Aim: Repeat only the lines from the one containing "0.26, 0.20), 0.25)" through the one containing "from mathutils import Matrix, Vector", exactly as written, both ends included.

Raw data:

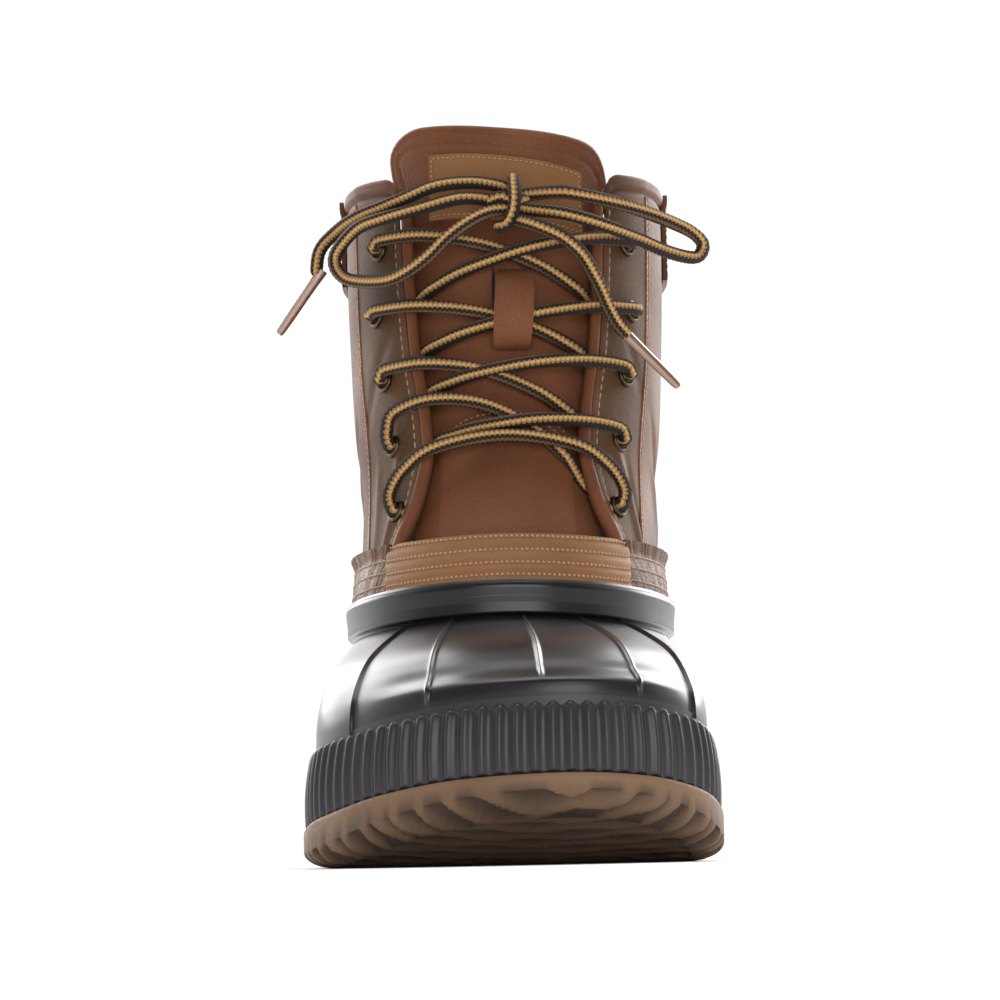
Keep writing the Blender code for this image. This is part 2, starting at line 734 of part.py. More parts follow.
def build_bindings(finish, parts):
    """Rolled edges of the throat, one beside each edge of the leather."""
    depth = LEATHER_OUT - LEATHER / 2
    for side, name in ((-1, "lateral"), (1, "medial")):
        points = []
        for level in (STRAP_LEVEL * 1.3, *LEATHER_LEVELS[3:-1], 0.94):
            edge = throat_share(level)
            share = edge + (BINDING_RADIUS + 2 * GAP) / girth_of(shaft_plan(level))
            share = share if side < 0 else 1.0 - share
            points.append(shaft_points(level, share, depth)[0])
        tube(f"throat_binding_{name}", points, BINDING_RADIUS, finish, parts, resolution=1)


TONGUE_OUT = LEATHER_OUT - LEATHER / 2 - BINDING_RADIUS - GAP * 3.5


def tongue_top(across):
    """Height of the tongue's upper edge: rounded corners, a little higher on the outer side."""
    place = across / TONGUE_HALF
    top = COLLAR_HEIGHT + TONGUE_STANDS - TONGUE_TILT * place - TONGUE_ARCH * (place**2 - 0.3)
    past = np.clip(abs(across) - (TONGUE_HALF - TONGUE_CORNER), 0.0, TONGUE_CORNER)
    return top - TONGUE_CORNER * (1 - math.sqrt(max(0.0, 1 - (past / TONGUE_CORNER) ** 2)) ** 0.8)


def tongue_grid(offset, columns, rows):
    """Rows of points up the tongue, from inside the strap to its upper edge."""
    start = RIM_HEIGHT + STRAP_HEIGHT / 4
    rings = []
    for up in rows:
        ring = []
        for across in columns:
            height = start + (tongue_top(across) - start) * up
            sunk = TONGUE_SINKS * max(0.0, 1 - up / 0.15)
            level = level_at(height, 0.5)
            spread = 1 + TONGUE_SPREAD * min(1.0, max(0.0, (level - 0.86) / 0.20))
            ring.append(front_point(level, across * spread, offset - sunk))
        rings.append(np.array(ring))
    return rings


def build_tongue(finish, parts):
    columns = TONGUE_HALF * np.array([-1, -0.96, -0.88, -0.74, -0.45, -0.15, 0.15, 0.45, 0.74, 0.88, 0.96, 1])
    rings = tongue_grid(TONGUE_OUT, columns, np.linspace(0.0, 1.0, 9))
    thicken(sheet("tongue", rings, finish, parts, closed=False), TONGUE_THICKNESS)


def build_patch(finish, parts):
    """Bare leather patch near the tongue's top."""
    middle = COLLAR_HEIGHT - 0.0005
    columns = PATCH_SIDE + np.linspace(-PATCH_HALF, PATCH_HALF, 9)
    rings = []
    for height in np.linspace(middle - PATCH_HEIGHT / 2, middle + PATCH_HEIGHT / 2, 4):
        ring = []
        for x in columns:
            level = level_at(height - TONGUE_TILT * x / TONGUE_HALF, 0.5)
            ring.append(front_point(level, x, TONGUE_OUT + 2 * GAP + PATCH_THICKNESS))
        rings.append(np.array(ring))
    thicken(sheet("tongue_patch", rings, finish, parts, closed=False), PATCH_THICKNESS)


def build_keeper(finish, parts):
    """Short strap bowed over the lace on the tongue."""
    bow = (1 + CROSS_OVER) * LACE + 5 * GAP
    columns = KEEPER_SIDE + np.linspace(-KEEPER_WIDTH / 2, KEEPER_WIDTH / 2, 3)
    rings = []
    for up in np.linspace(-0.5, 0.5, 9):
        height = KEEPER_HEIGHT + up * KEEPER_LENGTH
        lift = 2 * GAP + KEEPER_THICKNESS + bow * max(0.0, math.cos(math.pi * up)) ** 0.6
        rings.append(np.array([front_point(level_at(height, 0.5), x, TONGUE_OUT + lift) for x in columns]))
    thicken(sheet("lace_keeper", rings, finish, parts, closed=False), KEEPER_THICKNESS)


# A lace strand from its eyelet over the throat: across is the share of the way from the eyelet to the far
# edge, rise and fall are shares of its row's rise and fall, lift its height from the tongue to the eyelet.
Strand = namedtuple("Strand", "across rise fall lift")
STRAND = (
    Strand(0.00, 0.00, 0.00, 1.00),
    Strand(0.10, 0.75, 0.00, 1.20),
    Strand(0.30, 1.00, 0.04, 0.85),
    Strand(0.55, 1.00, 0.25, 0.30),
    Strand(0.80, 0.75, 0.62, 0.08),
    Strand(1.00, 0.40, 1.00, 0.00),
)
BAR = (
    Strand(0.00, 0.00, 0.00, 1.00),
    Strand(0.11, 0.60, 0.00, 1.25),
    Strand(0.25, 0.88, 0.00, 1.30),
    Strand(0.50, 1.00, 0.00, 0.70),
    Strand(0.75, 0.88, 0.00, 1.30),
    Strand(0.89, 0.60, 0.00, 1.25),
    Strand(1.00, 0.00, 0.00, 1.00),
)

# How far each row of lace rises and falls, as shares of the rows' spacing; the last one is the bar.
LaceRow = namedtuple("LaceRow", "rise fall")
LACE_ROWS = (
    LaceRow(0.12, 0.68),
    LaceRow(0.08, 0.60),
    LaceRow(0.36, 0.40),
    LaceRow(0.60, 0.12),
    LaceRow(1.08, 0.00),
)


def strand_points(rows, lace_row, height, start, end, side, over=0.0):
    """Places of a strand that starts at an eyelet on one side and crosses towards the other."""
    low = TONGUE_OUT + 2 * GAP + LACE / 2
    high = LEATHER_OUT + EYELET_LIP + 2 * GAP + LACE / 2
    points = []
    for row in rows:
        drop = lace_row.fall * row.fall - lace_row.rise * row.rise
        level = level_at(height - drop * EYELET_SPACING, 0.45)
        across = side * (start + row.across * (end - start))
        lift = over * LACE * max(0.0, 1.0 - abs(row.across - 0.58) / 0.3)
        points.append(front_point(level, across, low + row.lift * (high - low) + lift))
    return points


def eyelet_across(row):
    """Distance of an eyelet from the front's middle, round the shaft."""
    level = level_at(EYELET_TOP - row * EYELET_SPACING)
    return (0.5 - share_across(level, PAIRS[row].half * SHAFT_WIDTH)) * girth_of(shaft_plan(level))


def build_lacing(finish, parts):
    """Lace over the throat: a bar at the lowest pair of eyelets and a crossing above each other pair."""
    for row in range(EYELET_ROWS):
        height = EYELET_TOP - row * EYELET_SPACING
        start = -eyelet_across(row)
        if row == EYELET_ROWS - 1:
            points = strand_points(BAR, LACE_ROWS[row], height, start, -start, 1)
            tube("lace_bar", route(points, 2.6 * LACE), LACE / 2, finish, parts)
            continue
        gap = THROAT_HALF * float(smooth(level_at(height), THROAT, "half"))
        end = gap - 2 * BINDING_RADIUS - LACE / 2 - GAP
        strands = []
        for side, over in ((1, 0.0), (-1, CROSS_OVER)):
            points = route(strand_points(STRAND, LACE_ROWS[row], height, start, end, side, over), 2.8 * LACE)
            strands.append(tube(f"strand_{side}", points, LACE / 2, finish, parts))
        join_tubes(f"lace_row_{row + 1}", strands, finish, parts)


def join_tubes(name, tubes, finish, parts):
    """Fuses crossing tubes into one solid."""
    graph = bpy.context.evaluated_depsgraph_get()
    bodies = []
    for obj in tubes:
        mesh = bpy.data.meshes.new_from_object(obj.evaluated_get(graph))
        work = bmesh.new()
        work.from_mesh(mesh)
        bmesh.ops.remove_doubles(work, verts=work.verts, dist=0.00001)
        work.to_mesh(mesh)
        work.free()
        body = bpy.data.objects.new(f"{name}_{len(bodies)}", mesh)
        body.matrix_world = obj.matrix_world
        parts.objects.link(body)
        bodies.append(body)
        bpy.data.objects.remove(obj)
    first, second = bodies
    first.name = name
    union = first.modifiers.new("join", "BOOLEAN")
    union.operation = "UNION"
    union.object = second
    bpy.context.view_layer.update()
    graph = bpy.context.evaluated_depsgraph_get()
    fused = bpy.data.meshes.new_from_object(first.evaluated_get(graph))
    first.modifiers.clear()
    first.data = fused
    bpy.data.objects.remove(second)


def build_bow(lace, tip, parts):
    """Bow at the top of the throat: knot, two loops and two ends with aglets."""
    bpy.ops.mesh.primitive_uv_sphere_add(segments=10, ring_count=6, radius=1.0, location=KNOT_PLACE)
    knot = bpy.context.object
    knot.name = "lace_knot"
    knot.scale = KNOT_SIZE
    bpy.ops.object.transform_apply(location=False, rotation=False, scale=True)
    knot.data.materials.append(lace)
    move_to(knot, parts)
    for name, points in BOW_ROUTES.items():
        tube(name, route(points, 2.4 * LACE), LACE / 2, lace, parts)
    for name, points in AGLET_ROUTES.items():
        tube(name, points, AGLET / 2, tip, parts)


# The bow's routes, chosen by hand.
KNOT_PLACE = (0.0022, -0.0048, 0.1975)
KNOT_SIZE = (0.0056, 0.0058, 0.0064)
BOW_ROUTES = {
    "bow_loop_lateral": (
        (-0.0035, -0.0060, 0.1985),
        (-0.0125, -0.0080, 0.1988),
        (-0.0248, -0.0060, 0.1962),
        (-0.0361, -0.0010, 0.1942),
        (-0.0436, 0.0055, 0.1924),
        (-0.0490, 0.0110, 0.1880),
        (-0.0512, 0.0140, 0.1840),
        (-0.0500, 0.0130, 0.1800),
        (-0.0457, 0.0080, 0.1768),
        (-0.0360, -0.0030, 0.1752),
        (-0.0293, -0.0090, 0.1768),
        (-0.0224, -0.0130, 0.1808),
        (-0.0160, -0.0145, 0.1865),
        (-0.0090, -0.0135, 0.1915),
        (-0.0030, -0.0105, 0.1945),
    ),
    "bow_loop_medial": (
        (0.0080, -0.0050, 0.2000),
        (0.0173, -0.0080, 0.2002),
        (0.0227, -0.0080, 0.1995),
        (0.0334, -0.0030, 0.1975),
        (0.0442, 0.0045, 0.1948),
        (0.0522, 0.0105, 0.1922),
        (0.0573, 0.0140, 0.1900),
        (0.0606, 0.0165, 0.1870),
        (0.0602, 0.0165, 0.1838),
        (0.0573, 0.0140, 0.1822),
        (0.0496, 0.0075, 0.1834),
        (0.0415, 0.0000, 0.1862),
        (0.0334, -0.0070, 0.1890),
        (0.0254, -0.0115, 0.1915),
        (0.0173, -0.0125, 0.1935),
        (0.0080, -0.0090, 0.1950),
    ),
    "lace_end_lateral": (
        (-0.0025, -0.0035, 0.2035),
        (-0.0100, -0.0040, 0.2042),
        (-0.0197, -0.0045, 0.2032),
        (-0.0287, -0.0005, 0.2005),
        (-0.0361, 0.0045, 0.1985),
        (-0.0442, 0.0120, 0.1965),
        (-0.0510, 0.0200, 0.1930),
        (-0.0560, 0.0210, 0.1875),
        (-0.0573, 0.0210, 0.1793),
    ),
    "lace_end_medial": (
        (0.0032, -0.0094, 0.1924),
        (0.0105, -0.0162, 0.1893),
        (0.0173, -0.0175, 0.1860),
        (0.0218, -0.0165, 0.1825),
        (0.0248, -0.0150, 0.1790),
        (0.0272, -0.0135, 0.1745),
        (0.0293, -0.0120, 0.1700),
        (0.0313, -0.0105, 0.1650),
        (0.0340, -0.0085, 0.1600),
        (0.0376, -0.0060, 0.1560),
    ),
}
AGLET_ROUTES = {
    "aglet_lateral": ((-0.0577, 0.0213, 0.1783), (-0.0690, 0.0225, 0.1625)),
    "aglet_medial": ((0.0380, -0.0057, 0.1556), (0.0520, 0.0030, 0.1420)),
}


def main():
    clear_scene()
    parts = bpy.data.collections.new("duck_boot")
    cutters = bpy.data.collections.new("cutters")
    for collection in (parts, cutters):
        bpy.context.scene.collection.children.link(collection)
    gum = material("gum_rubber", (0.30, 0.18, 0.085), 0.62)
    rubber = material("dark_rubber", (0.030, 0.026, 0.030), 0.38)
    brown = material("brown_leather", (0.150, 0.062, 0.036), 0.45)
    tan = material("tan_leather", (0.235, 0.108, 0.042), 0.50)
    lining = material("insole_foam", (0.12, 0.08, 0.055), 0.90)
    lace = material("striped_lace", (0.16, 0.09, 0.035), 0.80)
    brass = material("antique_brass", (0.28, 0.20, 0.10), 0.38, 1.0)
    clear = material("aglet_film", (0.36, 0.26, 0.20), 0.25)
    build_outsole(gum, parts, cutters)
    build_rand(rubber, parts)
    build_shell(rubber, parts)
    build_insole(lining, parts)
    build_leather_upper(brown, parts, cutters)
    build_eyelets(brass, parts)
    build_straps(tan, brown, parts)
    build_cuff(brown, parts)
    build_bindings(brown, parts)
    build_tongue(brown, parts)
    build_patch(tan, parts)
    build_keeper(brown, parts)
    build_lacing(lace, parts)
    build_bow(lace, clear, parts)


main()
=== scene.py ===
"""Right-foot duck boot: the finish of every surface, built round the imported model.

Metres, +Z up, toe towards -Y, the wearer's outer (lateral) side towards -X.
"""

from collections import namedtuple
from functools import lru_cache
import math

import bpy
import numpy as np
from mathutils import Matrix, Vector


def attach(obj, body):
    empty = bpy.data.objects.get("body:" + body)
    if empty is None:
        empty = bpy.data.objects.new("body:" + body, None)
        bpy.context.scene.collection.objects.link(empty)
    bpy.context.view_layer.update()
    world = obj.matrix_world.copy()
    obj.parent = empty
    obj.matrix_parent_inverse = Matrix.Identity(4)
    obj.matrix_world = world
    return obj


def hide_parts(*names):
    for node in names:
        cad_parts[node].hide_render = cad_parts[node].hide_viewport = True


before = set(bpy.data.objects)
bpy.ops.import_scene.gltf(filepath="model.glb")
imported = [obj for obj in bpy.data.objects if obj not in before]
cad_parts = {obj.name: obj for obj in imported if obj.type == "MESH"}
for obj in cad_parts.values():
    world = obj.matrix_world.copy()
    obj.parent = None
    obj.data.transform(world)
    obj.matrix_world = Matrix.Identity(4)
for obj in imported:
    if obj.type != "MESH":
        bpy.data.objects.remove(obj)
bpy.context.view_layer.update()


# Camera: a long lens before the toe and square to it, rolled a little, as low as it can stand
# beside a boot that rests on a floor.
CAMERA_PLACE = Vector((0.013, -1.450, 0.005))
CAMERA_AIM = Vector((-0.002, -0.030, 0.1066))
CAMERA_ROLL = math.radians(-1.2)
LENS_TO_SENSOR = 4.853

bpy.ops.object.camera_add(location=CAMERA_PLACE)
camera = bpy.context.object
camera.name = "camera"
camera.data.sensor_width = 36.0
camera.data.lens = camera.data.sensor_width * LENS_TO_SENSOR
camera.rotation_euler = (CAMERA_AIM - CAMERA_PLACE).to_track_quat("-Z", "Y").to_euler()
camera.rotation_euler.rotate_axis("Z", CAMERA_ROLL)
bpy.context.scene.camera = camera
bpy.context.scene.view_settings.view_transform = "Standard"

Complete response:
    clear = material("aglet_film", (0.36, 0.26, 0.20), 0.25)
    build_outsole(gum, parts, cutters)
    build_rand(rubber, parts)
    build_shell(rubber, parts)
    build_insole(lining, parts)
    build_leather_upper(brown, parts, cutters)
    build_eyelets(brass, parts)
    build_straps(tan, brown, parts)
    build_cuff(brown, parts)
    build_bindings(brown, parts)
    build_tongue(brown, parts)
    build_patch(tan, parts)
    build_keeper(brown, parts)
    build_lacing(lace, parts)
    build_bow(lace, clear, parts)


main()
=== scene.py ===
"""Right-foot duck boot: the finish of every surface, built round the imported model.

Metres, +Z up, toe towards -Y, the wearer's outer (lateral) side towards -X.
"""

from collections import namedtuple
from functools import lru_cache
import math

import bpy
import numpy as np
from mathutils import Matrix, Vector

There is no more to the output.